Teacher: I think that the worm will go under the soil?
Jose: (no response)
Teacher: I thought that the worm would go under the soil.
Jose: I thought that the worm would go under the soil.
Doughty & Varela (1998) report that the effects of the intonational focus and corrective recasting during science lab experiments were substantial. Learners in the treatment group improved in both accuracy and total number of attempts at past time reference, particularly in the oral reporting of the science labs. The progress made by the control group (which received no focus on form instruction) was much less significant than the improvement seen in the treatment group.

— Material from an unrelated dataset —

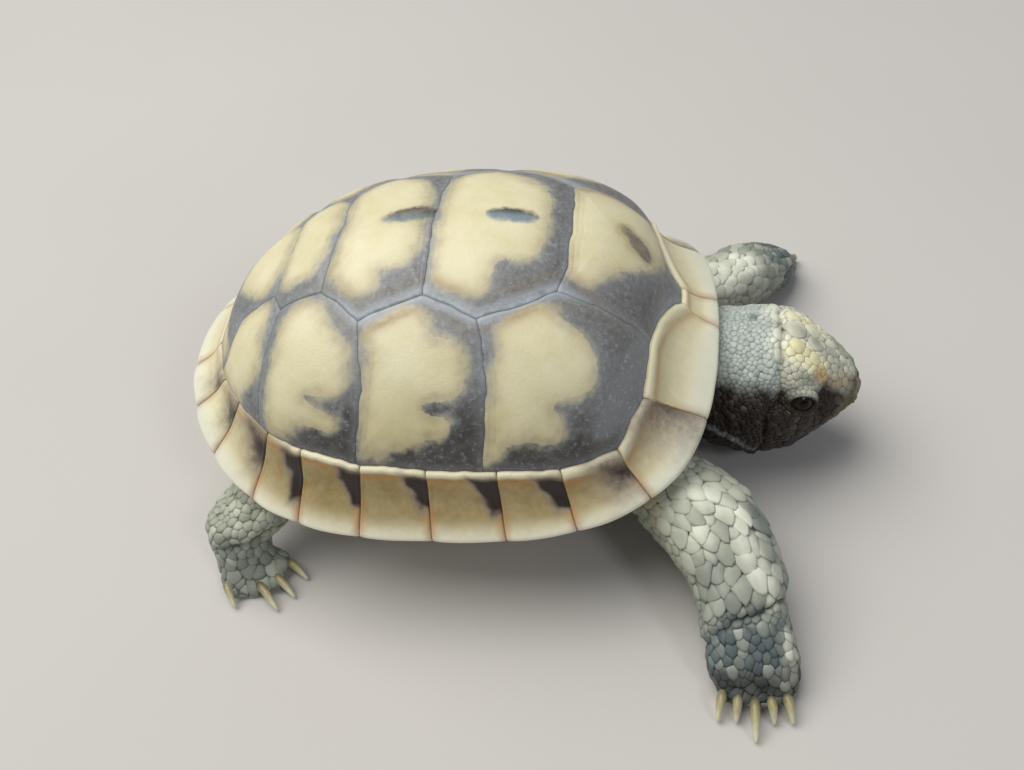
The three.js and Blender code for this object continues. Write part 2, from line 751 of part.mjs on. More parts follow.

Overall, to successfully focus on form, content area teachers need to become more aware of the linguistic challenges of their specific disciplines at the grammatical, phonological, and discourse levels (Wong Fillmore & Snow, 2000). In order to help students develop an “ear” for academic English, teachers may wish to increase the amount of students’ exposure to academic texts by reading to them out loud, focusing their attention on specific features of English, and getting them to use these features in their own writing and speech (Scarcella, 2002). Teacher training courses need to ensure that teachers are equipped with the skills necessary for focusing students’ attention on form and that they have an understanding of the potential advantages and disadvantages of the different procedures involved. Furthermore, teachers need to be trained to analyze and reflect on their own as well as others’ techniques for addressing form. Accomplishing this will require a significant change in the way content area teachers are prepared, and a shift in teacher identity from mainly content experts to those who are also well versed in the language demands of their subject areas.